Quote the full listing word for word.
═════ DATASET CONTENT ═════
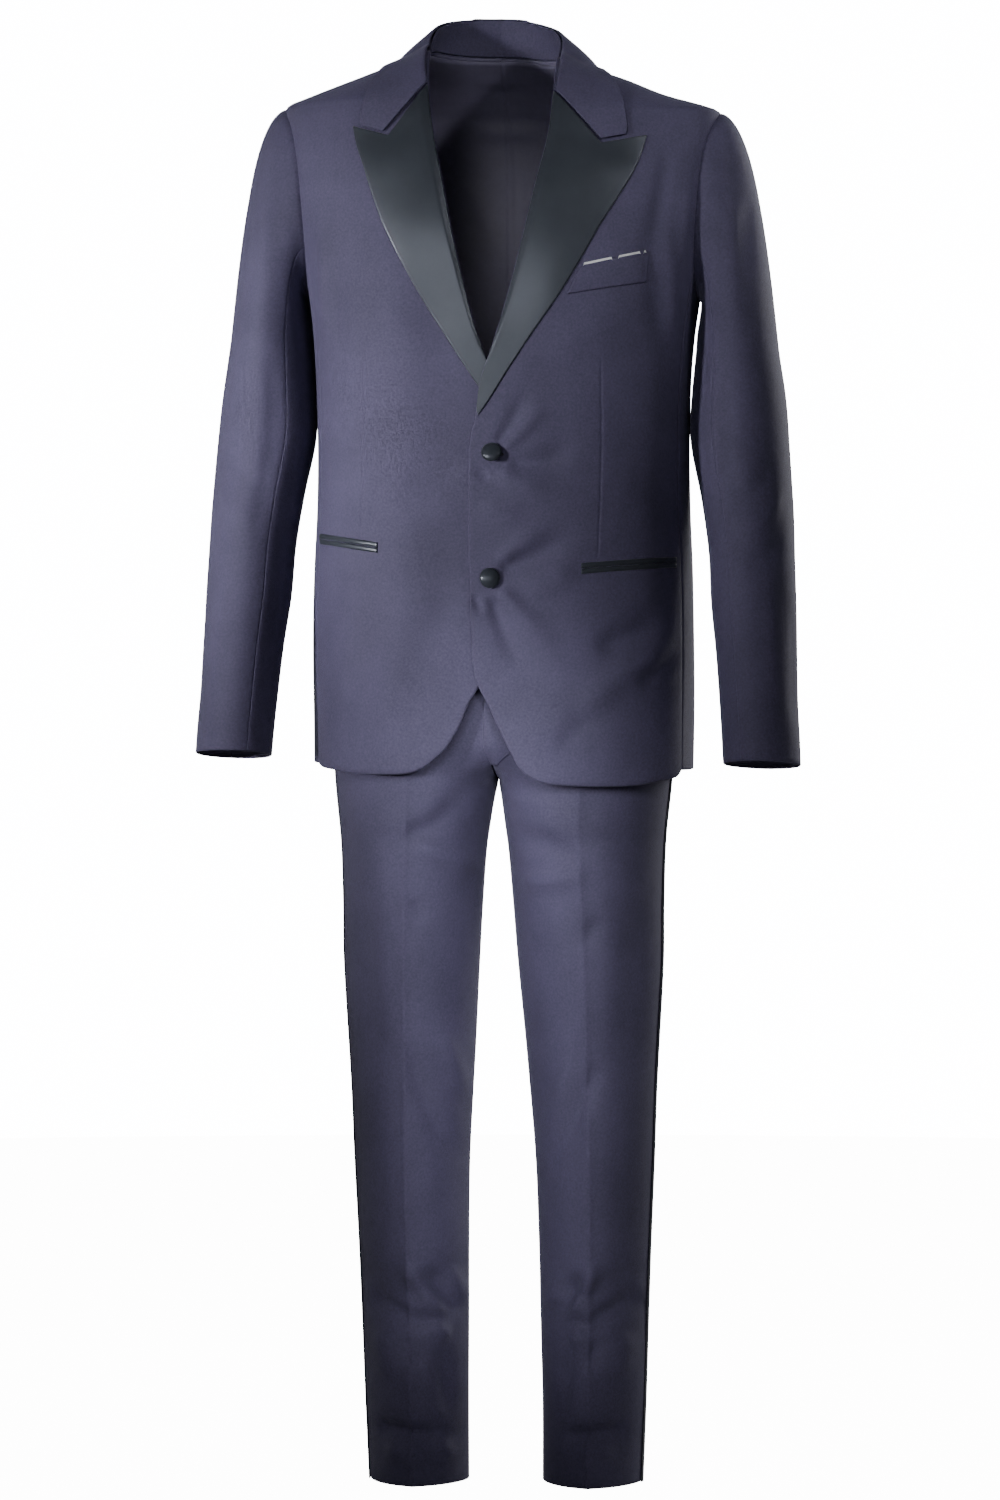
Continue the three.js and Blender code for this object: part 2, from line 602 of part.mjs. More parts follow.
// A lapel lies on its front, higher near the roll line, where the cloth turns over.
function lapel(front) {
  const rows = 12;
  const cols = 8;
  const outerEdge = spaced(lapelEdge, rows);
  const cornerShare = 0.5;
  const topEdge = (t) => (t < cornerShare
    ? { x: mix(gorgeStart.x, notch.x, t / cornerShare), z: mix(gorgeStart.z, notch.z, t / cornerShare) }
    : {
      x: mix(notch.x, lapelEdge[0].x, (t - cornerShare) / (1 - cornerShare)),
      z: mix(notch.z, lapelEdge[0].z, (t - cornerShare) / (1 - cornerShare)),
    });
  const rollStart = gorgeStart.z;
  const rollEnd = -380;
  const grid = steps(rows).map((v, r) => {
    const rollZ = mix(rollStart, rollEnd, v);
    const roll = { x: lookUp(frontEdge, "z", rollZ, "x") + 0.5, z: rollZ };
    return steps(cols).map((t) => {
      const pull = clamp(1 - v / 0.3);
      const chordX = mix(gorgeStart.x, lapelEdge[0].x, t);
      const chordZ = mix(gorgeStart.z, lapelEdge[0].z, t);
      const reach = front.reach * t * clamp((outerEdge[r].z + 190) / 60);
      const x = mix(roll.x, outerEdge[r].x, t) + (topEdge(t).x - chordX) * pull + reach;
      const z = mix(roll.z, outerEdge[r].z, t) + (topEdge(t).z - chordZ) * pull;
      const p = frontPoint(x, z);
      const puff = 2.2 * smooth(t / 0.12) * (1 - t) * smooth((z - overlapTop + 10) / 60)
        + 1.1 * smooth((z + 100) / 30);
      return { p, lift: lie + puff + (front.side > 0 ? 0 : deeper(x, z)) };
    });
  });
  const outer = grid.map((row) => row.map((g) => add(g.p, bodyNormal(g.p), g.lift + satin)));
  const inner = grid.map((row) => row.map((g) => add(g.p, bodyNormal(g.p), g.lift)));
  return wall(trimmed(outer, { last: 0, start: 0, end: 0 }), trimmed(inner, { last: 0, start: 0, end: 0 }),
    placed(front.side));
}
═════
_WORKED SOLUTION_
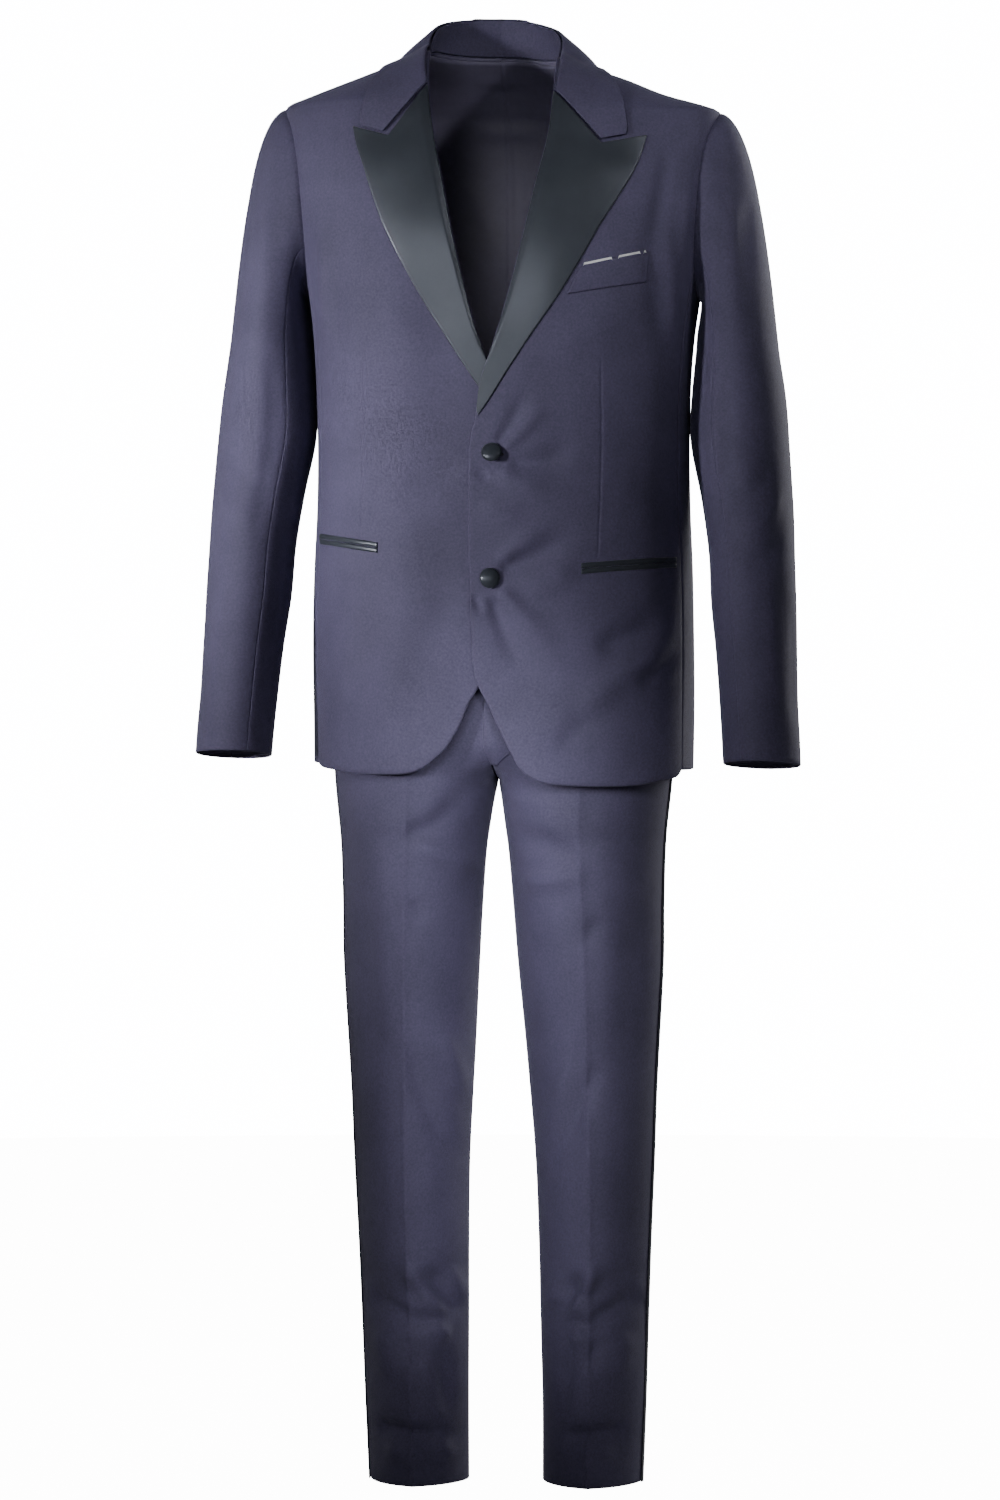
Continue the three.js and Blender code for this object: part 2, from line 602 of part.mjs. More parts follow.
// A lapel lies on its front, higher near the roll line, where the cloth turns over.
function lapel(front) {
  const rows = 12;
  const cols = 8;
  const outerEdge = spaced(lapelEdge, rows);
  const cornerShare = 0.5;
  const topEdge = (t) => (t < cornerShare
    ? { x: mix(gorgeStart.x, notch.x, t / cornerShare), z: mix(gorgeStart.z, notch.z, t / cornerShare) }
    : {
      x: mix(notch.x, lapelEdge[0].x, (t - cornerShare) / (1 - cornerShare)),
      z: mix(notch.z, lapelEdge[0].z, (t - cornerShare) / (1 - cornerShare)),
    });
  const rollStart = gorgeStart.z;
  const rollEnd = -380;
  const grid = steps(rows).map((v, r) => {
    const rollZ = mix(rollStart, rollEnd, v);
    const roll = { x: lookUp(frontEdge, "z", rollZ, "x") + 0.5, z: rollZ };
    return steps(cols).map((t) => {
      const pull = clamp(1 - v / 0.3);
      const chordX = mix(gorgeStart.x, lapelEdge[0].x, t);
      const chordZ = mix(gorgeStart.z, lapelEdge[0].z, t);
      const reach = front.reach * t * clamp((outerEdge[r].z + 190) / 60);
      const x = mix(roll.x, outerEdge[r].x, t) + (topEdge(t).x - chordX) * pull + reach;
      const z = mix(roll.z, outerEdge[r].z, t) + (topEdge(t).z - chordZ) * pull;
      const p = frontPoint(x, z);
      const puff = 2.2 * smooth(t / 0.12) * (1 - t) * smooth((z - overlapTop + 10) / 60)
        + 1.1 * smooth((z + 100) / 30);
      return { p, lift: lie + puff + (front.side > 0 ? 0 : deeper(x, z)) };
    });
  });
  const outer = grid.map((row) => row.map((g) => add(g.p, bodyNormal(g.p), g.lift + satin)));
  const inner = grid.map((row) => row.map((g) => add(g.p, bodyNormal(g.p), g.lift)));
  return wall(trimmed(outer, { last: 0, start: 0, end: 0 }), trimmed(inner, { last: 0, start: 0, end: 0 }),
    placed(front.side));
}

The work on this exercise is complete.